> [What needs to be done] In exact form, please repeat the records from their opening line down to the line with "return s.set(Normal=s.bump(grain, 0.00008, 0.5, pits)).material", including that line.

Object modeling scripts:
########################################

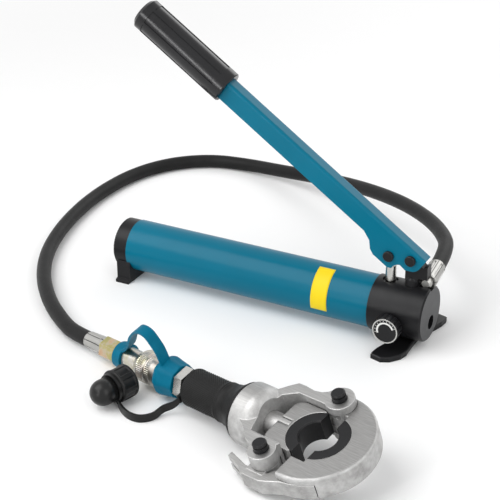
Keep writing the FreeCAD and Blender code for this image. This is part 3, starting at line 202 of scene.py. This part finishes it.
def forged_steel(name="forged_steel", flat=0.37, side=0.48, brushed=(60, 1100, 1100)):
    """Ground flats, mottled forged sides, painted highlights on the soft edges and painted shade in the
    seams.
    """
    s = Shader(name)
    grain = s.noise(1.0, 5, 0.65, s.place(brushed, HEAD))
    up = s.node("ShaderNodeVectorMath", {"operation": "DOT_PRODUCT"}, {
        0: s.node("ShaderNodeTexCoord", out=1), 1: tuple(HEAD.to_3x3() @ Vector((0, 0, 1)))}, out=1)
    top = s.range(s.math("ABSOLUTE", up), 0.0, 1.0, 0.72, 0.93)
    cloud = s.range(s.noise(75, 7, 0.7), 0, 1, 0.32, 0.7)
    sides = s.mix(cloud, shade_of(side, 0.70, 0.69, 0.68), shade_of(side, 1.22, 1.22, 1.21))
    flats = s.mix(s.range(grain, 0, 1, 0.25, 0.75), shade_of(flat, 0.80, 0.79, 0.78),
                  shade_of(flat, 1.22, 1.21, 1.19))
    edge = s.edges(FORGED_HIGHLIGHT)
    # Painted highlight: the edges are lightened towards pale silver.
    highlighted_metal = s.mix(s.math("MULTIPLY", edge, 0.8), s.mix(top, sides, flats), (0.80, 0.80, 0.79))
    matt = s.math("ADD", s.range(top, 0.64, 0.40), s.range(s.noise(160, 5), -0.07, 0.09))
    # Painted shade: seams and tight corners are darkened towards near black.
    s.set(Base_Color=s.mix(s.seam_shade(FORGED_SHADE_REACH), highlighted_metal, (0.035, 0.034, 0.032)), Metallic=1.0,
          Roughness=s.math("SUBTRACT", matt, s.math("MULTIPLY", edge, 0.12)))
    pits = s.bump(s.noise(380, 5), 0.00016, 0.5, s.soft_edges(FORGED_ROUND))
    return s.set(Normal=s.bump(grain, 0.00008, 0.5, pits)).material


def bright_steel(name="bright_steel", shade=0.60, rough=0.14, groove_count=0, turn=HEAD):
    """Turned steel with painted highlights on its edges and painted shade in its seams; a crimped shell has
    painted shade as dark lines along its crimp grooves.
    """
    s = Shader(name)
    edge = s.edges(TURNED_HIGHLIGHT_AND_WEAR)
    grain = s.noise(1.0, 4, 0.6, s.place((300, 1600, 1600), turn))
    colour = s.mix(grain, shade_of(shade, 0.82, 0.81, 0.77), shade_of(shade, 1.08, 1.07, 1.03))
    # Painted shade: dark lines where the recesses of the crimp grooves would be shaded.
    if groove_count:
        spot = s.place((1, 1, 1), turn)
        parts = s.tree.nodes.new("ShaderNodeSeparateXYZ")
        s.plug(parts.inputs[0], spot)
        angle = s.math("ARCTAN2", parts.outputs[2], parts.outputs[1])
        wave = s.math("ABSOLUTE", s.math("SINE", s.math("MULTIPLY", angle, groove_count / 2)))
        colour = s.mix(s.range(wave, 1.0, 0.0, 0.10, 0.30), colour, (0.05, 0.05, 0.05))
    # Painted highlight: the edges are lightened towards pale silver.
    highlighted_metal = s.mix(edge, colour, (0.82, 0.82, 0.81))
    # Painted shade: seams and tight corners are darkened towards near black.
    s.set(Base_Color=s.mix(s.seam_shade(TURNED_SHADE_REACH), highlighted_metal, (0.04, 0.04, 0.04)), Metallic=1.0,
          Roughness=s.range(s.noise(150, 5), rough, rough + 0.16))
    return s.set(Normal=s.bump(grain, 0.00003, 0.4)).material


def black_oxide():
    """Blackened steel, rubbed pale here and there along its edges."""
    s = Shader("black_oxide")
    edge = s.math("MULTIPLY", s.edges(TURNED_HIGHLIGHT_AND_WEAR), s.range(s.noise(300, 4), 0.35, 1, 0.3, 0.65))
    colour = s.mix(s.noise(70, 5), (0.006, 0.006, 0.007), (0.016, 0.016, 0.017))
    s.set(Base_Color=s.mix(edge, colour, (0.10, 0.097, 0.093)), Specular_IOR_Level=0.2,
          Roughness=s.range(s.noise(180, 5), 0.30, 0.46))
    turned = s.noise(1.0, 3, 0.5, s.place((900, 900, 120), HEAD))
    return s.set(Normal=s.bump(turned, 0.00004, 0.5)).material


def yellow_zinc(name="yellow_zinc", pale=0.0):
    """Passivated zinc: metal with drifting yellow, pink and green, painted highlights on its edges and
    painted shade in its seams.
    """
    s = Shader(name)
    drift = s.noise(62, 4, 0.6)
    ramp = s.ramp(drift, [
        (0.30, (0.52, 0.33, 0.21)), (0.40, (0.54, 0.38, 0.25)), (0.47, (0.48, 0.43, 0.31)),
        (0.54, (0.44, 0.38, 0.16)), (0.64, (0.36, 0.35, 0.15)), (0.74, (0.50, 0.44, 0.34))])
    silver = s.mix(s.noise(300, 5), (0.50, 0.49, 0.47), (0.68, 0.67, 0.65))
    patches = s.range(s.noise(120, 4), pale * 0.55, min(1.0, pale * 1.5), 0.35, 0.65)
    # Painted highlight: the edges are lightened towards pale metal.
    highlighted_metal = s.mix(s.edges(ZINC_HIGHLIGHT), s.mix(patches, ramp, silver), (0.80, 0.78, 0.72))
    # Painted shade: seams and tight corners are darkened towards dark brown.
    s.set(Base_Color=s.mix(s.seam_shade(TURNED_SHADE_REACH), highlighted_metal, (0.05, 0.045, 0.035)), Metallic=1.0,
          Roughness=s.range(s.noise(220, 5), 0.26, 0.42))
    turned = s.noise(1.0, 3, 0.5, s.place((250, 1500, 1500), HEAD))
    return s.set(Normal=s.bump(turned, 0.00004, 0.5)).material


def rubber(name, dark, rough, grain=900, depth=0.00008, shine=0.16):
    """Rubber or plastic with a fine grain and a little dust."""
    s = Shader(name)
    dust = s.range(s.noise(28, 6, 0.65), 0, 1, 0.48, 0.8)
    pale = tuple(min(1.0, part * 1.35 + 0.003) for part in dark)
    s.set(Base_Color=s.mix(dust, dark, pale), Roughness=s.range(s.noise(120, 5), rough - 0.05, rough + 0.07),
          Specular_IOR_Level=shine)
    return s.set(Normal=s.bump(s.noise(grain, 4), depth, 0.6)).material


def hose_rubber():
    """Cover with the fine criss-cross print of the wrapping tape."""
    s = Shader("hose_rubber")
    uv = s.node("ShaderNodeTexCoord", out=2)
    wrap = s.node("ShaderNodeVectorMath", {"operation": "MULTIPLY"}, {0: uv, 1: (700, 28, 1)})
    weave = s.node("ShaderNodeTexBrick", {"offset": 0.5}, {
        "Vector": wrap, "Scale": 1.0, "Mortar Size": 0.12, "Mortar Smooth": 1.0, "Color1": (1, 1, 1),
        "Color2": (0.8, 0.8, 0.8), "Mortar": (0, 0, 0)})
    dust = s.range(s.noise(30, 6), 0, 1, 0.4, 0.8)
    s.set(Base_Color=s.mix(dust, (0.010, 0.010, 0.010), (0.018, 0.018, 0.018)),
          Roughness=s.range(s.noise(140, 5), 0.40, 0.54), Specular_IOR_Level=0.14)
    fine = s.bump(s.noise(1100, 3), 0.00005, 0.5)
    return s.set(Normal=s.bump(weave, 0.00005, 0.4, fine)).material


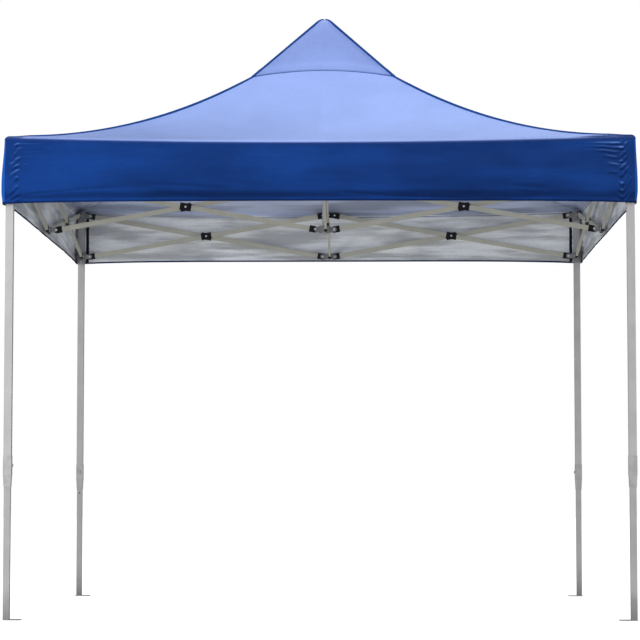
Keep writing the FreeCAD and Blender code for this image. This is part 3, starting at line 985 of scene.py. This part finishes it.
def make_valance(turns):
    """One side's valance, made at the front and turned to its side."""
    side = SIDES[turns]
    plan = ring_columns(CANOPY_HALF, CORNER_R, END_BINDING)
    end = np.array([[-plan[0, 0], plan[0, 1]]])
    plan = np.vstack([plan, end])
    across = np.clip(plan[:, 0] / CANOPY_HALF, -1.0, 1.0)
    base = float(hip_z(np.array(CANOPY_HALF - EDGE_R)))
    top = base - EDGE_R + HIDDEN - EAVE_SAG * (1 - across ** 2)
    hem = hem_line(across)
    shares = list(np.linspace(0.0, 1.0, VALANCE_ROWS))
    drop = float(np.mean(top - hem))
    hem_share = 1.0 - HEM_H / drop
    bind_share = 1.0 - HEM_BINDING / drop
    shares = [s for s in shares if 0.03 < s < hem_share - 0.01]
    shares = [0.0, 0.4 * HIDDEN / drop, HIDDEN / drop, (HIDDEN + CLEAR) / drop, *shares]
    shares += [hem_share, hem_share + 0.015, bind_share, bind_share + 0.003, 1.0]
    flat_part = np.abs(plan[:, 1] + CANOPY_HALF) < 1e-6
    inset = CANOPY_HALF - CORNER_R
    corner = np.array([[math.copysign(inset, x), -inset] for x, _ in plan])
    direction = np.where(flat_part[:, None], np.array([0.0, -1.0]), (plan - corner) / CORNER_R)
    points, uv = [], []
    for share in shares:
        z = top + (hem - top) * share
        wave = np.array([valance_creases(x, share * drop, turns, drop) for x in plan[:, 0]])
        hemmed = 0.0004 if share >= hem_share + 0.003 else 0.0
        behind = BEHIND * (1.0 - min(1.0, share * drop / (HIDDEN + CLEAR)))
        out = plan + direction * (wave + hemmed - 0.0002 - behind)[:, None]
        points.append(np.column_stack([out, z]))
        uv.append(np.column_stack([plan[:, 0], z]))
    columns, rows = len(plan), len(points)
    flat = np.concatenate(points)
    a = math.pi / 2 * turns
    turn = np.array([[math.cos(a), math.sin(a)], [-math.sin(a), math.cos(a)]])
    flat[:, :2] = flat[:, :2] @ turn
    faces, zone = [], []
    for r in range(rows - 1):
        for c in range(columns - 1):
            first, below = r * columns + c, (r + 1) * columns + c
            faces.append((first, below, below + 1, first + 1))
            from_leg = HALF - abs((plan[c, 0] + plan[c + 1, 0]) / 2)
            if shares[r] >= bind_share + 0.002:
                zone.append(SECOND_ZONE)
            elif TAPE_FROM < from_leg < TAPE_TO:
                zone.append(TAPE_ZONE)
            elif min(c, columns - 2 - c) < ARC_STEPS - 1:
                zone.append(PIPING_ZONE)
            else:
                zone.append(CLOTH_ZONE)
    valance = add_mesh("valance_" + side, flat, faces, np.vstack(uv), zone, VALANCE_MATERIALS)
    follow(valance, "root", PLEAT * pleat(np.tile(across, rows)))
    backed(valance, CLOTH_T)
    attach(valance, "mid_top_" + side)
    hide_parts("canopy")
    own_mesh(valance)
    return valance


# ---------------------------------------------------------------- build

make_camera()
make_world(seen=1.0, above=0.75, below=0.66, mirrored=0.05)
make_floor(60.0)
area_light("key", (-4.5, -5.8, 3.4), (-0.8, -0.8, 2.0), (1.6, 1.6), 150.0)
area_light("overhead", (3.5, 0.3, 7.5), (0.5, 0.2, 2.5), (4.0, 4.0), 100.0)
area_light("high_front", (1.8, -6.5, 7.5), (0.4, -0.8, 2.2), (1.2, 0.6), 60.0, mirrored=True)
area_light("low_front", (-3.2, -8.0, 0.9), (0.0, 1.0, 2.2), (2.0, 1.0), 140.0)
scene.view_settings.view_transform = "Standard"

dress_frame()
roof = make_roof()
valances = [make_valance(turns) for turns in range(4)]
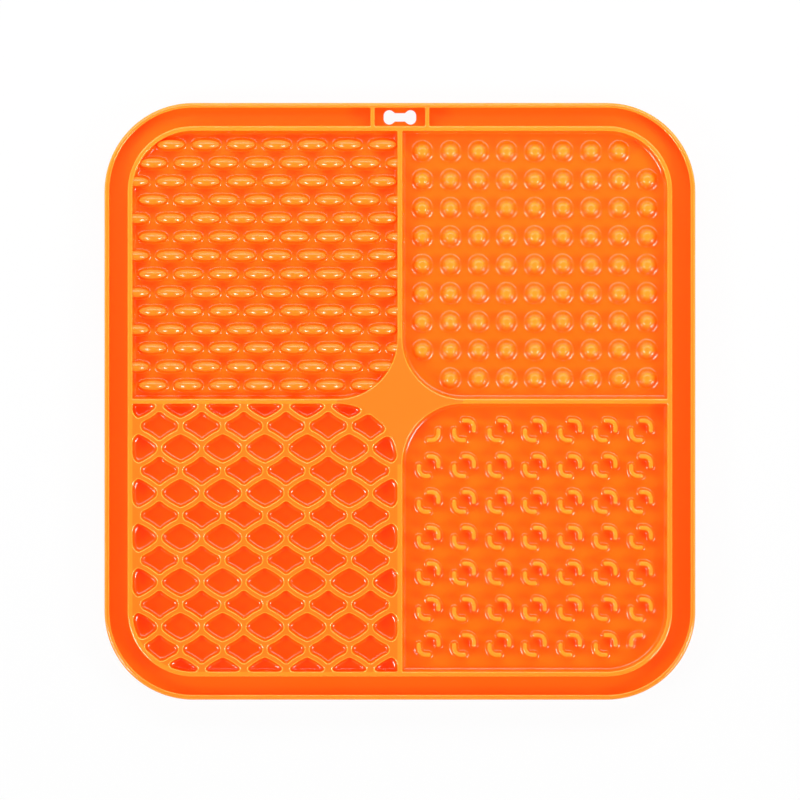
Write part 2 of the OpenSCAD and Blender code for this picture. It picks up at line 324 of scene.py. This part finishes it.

########################################

> [Task result]
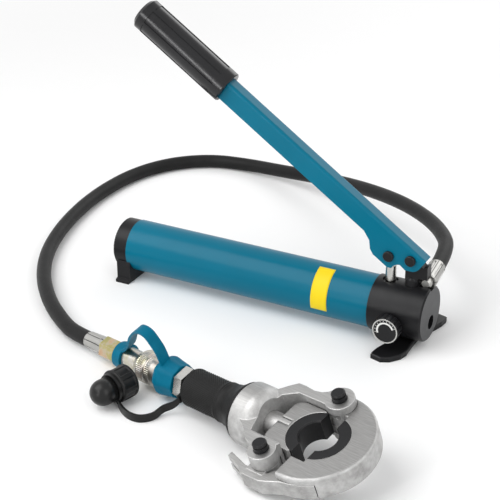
Keep writing the FreeCAD and Blender code for this image. This is part 3, starting at line 202 of scene.py. This part finishes it.
def forged_steel(name="forged_steel", flat=0.37, side=0.48, brushed=(60, 1100, 1100)):
    """Ground flats, mottled forged sides, painted highlights on the soft edges and painted shade in the
    seams.
    """
    s = Shader(name)
    grain = s.noise(1.0, 5, 0.65, s.place(brushed, HEAD))
    up = s.node("ShaderNodeVectorMath", {"operation": "DOT_PRODUCT"}, {
        0: s.node("ShaderNodeTexCoord", out=1), 1: tuple(HEAD.to_3x3() @ Vector((0, 0, 1)))}, out=1)
    top = s.range(s.math("ABSOLUTE", up), 0.0, 1.0, 0.72, 0.93)
    cloud = s.range(s.noise(75, 7, 0.7), 0, 1, 0.32, 0.7)
    sides = s.mix(cloud, shade_of(side, 0.70, 0.69, 0.68), shade_of(side, 1.22, 1.22, 1.21))
    flats = s.mix(s.range(grain, 0, 1, 0.25, 0.75), shade_of(flat, 0.80, 0.79, 0.78),
                  shade_of(flat, 1.22, 1.21, 1.19))
    edge = s.edges(FORGED_HIGHLIGHT)
    # Painted highlight: the edges are lightened towards pale silver.
    highlighted_metal = s.mix(s.math("MULTIPLY", edge, 0.8), s.mix(top, sides, flats), (0.80, 0.80, 0.79))
    matt = s.math("ADD", s.range(top, 0.64, 0.40), s.range(s.noise(160, 5), -0.07, 0.09))
    # Painted shade: seams and tight corners are darkened towards near black.
    s.set(Base_Color=s.mix(s.seam_shade(FORGED_SHADE_REACH), highlighted_metal, (0.035, 0.034, 0.032)), Metallic=1.0,
          Roughness=s.math("SUBTRACT", matt, s.math("MULTIPLY", edge, 0.12)))
    pits = s.bump(s.noise(380, 5), 0.00016, 0.5, s.soft_edges(FORGED_ROUND))
    return s.set(Normal=s.bump(grain, 0.00008, 0.5, pits)).material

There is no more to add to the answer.